“Ocho mujeres y un hombre”, decía doña Lola, cada vez que le preguntaban cuántos hijos tenía. Lo decía con orgullo, ella que valía por diez. “A todas ellas les he dado armas para la vida”, le comentaba a sus amigas, es decir que fuéramos audaces, leídas, viajadas y de ser posible con una carrera, eso evidentemente no era una obligación, pero para ella, la educación era fundamental y hablar idiomas, un requerimiento. Todas comenzamos a trabajar y a contribuir para los gastos de la casa desde muy jóvenes. Lo importante, para ella, era salir adelante y casarse. No obstante, había algo que le quitaba el sueño y que compartía preocupada con su marido a las tres de la mañana. “¿Cómo vamos a casar a tanta niña, sin dote?”. Sin embargo nos casó a todas y sin dote. Como buena francófila, lo que le daba más ilusión era que nos casáramos con franceses, tres cumplimos sus deseos.
Mi madre, tapatía de origen y la mayor de cinco hijos, fue educada con el verbo aguantar en todos los tiempos: “yo aguanto, yo aguanté y yo aguantaré”. Y con esa consigna nos educó. Era feminista sin saberlo. Más que en el hombre, creía en la mujer; en su fuerza, su instinto de conservación y en su capacidad de adaptación. Nos educó a no tenerle miedo a nada, ni a nadie, a ser auténticas y a hablar siempre con la verdad. Siempre vi a mi madre con un libro entre las manos. Sus heroínas eran Juana de Arco y la escritora revolucionaria George Sand, precursora del movimiento feminista.
El mundo de doña Lola era muy diverso, así como era amiga de Pita Amor, Dolores Olmedo, Rosario Sansores, Andrea Palma, Elena Garro, Amalia Castillo Ledón, primera embajadora de México, la doctora Esther Chapa, feminista y activista mexicana por de los derechos de las mujeres, por increíble que parezca, también era amiga de La Tigresa, no sé cuándo y por qué la conoció. Tal vez le llamaba la atención por atrevida, inteligente y porque no tenía pelos en la lengua. Un día acompañé a doña Lola a visitar a la Tigresa en su casa. Recuerdo que durante el trayecto hacia Las Lomas le reprochaba a mi madre cómo era posible que visitara a una señora que, a su muy avanzada edad, aún tenía la ilusión de embarazarse, pues afirmaba que tenía esperma congelado de su pareja Alejo Peralta. Mucha gente decía que era otra más de sus historias para hacerse publicidad. En esa época, se decía que era admiradora de los narcosatánicos, que Díaz Ordaz le había regalado el Teatro Fru Fru y la cama de la emperatriz Carlota, y que Diego Rivera le había hecho dos retratos, mismos que se encontraban en su bodega. Yo ya había leído la entrevista que le hiciera Elena Poniatowska, a La Tigresa en donde la describe como una mujer muy bajita, que se paseaba en medio de muchos muebles y paredes pintadas en dorado, de mal gusto, con muchas pieles de tigre y candiles por doquier. Cuenta Elena que en el lugar de honor de su casa, cuando entonces vivía en El Pedregal, se encontraba un busto de Díaz Ordaz. “A mí los hombres me tienen miedo porque los aplasto”, le dijo, con sus enormes ojos verdes, sus pestañas postizas y su lunar pintado en la frente.
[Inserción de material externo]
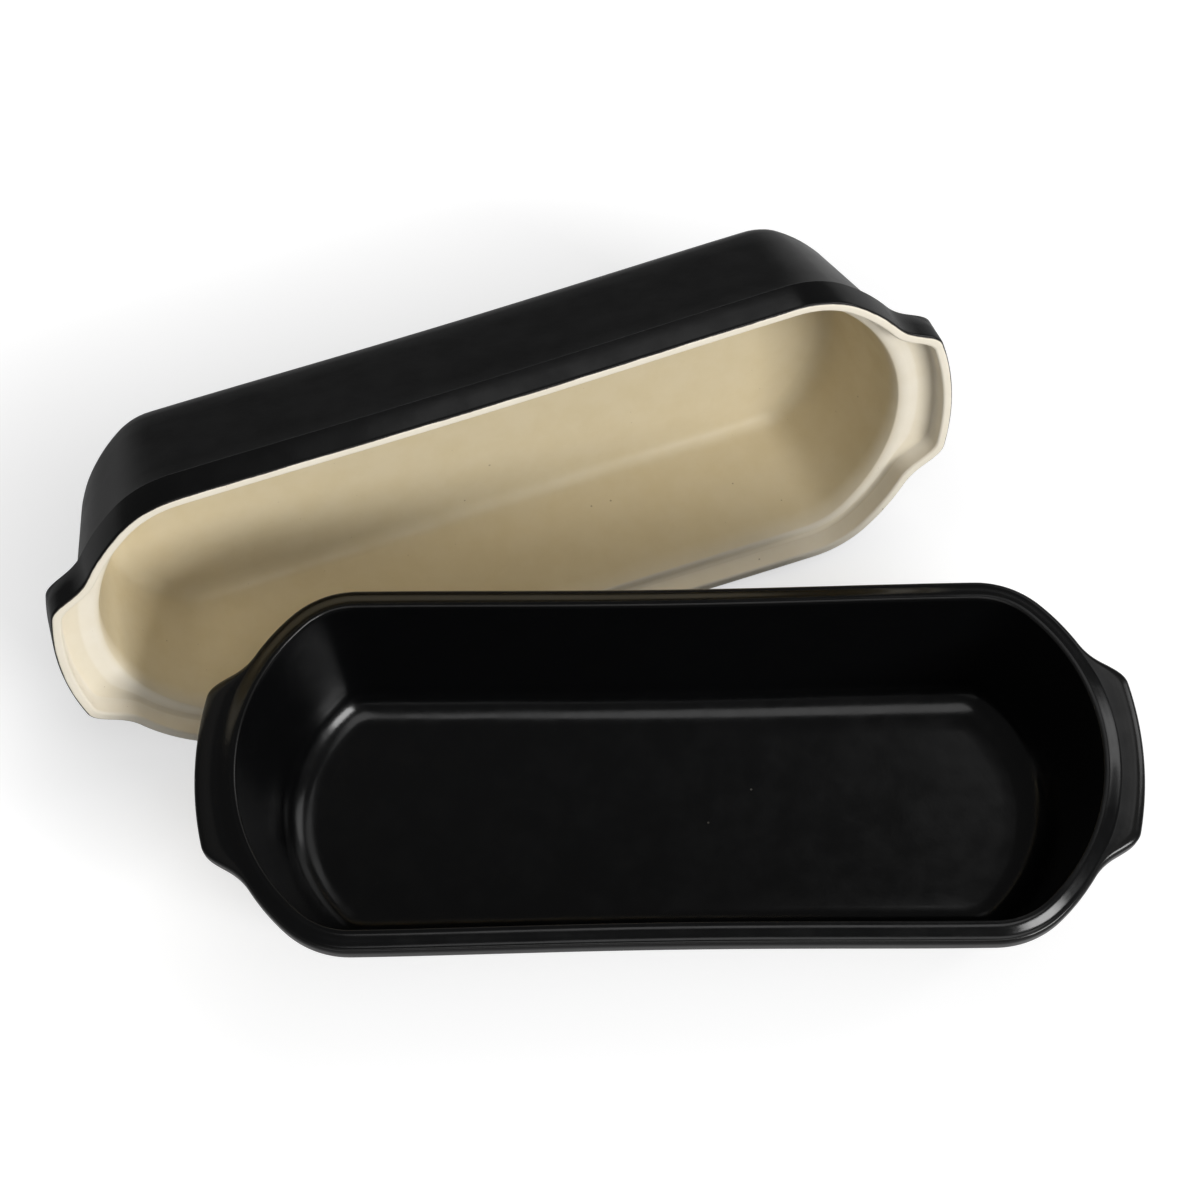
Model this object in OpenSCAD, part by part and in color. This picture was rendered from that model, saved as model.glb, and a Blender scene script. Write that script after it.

Cuando mi madre y yo llegamos a su casa, nos recibió un joven vestido en mangas de camisa y unos jeans, “que dice la señora Serrano que suban a su recámara”, nos dijo muy sonriente. Subimos unas escaleras semejantes a las que aparecen en la película ++Ustedes los ricos++, de Ismael Rodríguez. La Tigresa estaba recostaba al lado de su perrito de raza yorkie, en su cama cuyo respaldo eran dos tablones de madera trabajados en marquetería con algunos angelitos forrados en concha nácar, parecían velar sus sueños seguramente muy surrealistas. En medio de las dos tablas aparecía un letrero cuyas letras me parecían totalmente indescriptibles. Nos saludó muy amable y nos platicó de su prima, la escritora mexicana Rosario Castellanos. La Tigresa se cubría con una colcha de piel de chinchilla. “Ay, Irma, qué cobertor tan bonito tienes. ¿Quién te lo regaló? Ha de ser carísimo”. La actriz nos miró con una sonrisa picarona y agregó, con su voz tan particular: “Ay, Lola, me lo regaló, mi papacito!”. Mi madre la miró con cierta ternura y le dijo: “Pues qué papá tan lindo tienes. Has de ser muy buena hija, Irma”. Inmediatamente después La Tigresa se echó una carcajada, que no olvidaré jamás, a la vez que mostraba una fotografía del ex presidente de la República.